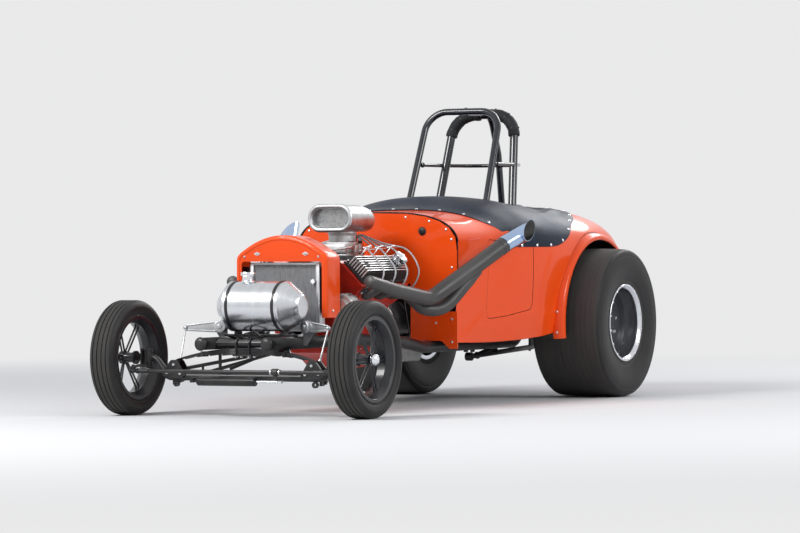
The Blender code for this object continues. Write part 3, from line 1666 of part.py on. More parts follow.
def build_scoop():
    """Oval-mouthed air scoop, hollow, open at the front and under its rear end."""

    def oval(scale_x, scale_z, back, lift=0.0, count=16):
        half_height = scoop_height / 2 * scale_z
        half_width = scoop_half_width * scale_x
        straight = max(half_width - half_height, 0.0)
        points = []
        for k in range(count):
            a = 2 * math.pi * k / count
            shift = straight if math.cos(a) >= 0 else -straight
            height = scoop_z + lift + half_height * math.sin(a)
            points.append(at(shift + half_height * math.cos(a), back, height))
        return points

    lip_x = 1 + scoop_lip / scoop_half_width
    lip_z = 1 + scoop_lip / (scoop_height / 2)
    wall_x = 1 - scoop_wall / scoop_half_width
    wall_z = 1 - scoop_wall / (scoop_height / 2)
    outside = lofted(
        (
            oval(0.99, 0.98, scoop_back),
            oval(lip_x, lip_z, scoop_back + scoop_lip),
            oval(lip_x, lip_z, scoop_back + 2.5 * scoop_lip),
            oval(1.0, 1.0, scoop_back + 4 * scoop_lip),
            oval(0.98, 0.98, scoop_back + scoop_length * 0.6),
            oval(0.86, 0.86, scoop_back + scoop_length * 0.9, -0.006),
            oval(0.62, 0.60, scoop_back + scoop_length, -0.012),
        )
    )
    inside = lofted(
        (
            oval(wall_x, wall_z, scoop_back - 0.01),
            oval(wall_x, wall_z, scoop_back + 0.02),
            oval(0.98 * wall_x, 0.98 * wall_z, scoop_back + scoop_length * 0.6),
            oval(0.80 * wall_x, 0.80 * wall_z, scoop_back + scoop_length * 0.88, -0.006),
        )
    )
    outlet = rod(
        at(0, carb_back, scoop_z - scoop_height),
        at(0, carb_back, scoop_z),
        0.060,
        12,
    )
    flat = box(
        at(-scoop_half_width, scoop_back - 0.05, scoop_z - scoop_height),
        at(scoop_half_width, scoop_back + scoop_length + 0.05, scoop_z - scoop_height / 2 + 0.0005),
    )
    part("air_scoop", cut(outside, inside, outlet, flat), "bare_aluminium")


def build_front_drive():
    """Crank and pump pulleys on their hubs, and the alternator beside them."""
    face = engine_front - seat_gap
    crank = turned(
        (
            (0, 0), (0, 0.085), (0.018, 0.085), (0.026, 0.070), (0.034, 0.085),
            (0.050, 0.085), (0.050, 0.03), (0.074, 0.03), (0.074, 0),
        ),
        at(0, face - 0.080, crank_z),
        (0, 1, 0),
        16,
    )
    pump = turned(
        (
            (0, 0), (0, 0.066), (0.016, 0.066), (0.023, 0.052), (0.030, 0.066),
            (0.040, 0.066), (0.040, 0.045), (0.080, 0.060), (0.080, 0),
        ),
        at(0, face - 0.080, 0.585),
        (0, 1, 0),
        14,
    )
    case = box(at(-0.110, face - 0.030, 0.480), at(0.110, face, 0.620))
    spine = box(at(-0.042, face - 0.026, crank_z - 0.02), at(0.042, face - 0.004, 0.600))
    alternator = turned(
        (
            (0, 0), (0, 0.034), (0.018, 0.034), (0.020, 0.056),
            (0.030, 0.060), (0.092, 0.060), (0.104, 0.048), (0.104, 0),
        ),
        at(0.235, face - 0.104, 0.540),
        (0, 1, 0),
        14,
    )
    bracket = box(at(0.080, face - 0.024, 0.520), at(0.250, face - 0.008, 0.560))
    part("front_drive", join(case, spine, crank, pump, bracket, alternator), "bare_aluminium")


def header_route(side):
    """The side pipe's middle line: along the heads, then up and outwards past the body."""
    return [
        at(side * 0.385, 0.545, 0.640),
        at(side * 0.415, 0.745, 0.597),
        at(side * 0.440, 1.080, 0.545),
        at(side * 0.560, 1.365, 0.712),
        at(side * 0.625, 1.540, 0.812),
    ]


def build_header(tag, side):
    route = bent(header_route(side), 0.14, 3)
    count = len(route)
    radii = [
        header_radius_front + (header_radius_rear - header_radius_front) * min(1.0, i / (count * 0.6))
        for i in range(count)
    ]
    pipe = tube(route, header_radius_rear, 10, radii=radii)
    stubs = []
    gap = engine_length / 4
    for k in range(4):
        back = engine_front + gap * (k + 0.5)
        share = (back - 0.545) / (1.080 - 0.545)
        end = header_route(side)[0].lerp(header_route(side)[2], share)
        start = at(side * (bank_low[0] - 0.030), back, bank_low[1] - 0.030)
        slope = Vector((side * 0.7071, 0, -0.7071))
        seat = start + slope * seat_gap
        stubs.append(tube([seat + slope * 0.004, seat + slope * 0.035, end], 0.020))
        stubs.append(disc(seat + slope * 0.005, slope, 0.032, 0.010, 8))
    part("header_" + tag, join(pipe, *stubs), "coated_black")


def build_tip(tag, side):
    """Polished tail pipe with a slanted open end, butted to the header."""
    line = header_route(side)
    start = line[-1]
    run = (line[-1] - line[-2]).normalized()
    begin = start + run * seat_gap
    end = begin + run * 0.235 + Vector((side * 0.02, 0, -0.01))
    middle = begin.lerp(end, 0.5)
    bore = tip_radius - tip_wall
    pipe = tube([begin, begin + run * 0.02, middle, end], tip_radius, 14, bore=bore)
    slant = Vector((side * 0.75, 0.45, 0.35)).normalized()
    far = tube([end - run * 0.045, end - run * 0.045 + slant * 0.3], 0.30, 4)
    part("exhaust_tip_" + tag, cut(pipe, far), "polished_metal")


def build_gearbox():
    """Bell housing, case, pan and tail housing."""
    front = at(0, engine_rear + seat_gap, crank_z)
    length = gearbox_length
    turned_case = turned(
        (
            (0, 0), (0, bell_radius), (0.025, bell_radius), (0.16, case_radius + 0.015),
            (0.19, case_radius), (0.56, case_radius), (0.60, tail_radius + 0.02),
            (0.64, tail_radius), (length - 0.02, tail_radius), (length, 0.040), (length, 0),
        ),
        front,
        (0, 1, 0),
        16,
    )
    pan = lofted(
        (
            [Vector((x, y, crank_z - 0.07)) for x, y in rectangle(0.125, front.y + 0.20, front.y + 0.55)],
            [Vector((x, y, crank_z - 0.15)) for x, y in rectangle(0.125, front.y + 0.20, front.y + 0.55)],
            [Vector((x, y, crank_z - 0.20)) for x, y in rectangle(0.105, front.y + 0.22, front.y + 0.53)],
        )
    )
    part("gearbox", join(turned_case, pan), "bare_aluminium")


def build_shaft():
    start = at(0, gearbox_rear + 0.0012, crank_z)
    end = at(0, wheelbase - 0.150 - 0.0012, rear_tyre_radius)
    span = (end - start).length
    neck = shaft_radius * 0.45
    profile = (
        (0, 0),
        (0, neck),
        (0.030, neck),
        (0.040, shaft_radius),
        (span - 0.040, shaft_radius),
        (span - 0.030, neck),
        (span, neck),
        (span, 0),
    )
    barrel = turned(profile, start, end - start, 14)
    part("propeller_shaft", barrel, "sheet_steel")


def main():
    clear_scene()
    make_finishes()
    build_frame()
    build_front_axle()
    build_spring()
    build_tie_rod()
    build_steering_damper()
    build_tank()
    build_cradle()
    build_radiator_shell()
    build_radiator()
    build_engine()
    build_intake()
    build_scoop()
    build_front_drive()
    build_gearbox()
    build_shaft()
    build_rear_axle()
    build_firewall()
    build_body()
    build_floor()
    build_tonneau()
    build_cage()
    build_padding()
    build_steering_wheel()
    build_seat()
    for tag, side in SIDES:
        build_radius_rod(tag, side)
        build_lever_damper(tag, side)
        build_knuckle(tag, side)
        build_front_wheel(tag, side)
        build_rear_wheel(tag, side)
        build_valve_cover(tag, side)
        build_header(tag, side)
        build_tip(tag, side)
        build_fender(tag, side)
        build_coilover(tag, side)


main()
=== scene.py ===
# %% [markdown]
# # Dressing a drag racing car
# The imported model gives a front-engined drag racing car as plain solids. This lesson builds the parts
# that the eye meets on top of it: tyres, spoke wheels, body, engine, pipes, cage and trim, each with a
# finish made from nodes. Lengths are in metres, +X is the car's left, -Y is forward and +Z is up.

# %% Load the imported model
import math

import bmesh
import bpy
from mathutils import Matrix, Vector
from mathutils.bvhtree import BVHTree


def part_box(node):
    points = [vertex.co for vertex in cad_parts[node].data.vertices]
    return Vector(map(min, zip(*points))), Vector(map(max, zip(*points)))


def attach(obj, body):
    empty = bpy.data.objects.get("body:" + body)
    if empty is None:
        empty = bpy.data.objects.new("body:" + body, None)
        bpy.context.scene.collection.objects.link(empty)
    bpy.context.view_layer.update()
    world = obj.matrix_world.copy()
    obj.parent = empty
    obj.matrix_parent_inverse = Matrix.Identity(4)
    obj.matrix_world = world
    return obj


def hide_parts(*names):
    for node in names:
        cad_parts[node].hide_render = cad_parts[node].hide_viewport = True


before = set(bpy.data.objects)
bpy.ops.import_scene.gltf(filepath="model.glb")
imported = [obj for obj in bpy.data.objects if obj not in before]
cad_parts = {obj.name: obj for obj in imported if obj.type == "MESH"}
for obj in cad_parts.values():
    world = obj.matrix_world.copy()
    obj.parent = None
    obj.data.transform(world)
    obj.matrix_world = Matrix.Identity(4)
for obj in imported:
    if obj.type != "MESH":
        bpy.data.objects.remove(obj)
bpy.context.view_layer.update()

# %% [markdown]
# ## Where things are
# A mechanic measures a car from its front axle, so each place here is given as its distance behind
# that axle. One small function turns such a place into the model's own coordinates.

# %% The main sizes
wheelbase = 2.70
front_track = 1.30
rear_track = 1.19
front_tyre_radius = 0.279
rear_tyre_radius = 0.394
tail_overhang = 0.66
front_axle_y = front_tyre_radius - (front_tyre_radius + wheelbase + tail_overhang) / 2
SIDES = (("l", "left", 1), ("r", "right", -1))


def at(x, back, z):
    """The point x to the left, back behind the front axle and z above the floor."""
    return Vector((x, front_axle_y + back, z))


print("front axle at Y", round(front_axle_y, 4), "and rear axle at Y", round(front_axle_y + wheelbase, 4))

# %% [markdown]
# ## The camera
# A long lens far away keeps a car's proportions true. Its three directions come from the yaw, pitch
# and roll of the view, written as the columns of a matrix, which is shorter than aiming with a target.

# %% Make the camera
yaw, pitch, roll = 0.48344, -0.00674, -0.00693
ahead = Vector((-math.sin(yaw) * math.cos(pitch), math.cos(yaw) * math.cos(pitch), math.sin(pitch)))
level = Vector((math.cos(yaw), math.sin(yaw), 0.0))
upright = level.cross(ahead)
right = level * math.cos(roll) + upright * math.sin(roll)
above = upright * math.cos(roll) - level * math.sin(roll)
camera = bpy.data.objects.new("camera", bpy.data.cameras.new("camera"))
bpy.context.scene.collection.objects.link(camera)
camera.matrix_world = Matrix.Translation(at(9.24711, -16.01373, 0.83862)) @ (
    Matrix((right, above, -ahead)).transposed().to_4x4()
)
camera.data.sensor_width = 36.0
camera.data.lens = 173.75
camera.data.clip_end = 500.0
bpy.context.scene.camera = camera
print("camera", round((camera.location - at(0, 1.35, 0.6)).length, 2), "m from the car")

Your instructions
Give again, word for word, every line of the listing above from the one with "build_firewall()" to the one with "for node in", both inclusive, and nothing beyond them.

Solution to this exercise
    build_firewall()
    build_body()
    build_floor()
    build_tonneau()
    build_cage()
    build_padding()
    build_steering_wheel()
    build_seat()
    for tag, side in SIDES:
        build_radius_rod(tag, side)
        build_lever_damper(tag, side)
        build_knuckle(tag, side)
        build_front_wheel(tag, side)
        build_rear_wheel(tag, side)
        build_valve_cover(tag, side)
        build_header(tag, side)
        build_tip(tag, side)
        build_fender(tag, side)
        build_coilover(tag, side)


main()
=== scene.py ===
# %% [markdown]
# # Dressing a drag racing car
# The imported model gives a front-engined drag racing car as plain solids. This lesson builds the parts
# that the eye meets on top of it: tyres, spoke wheels, body, engine, pipes, cage and trim, each with a
# finish made from nodes. Lengths are in metres, +X is the car's left, -Y is forward and +Z is up.

# %% Load the imported model
import math

import bmesh
import bpy
from mathutils import Matrix, Vector
from mathutils.bvhtree import BVHTree


def part_box(node):
    points = [vertex.co for vertex in cad_parts[node].data.vertices]
    return Vector(map(min, zip(*points))), Vector(map(max, zip(*points)))


def attach(obj, body):
    empty = bpy.data.objects.get("body:" + body)
    if empty is None:
        empty = bpy.data.objects.new("body:" + body, None)
        bpy.context.scene.collection.objects.link(empty)
    bpy.context.view_layer.update()
    world = obj.matrix_world.copy()
    obj.parent = empty
    obj.matrix_parent_inverse = Matrix.Identity(4)
    obj.matrix_world = world
    return obj


def hide_parts(*names):
    for node in names:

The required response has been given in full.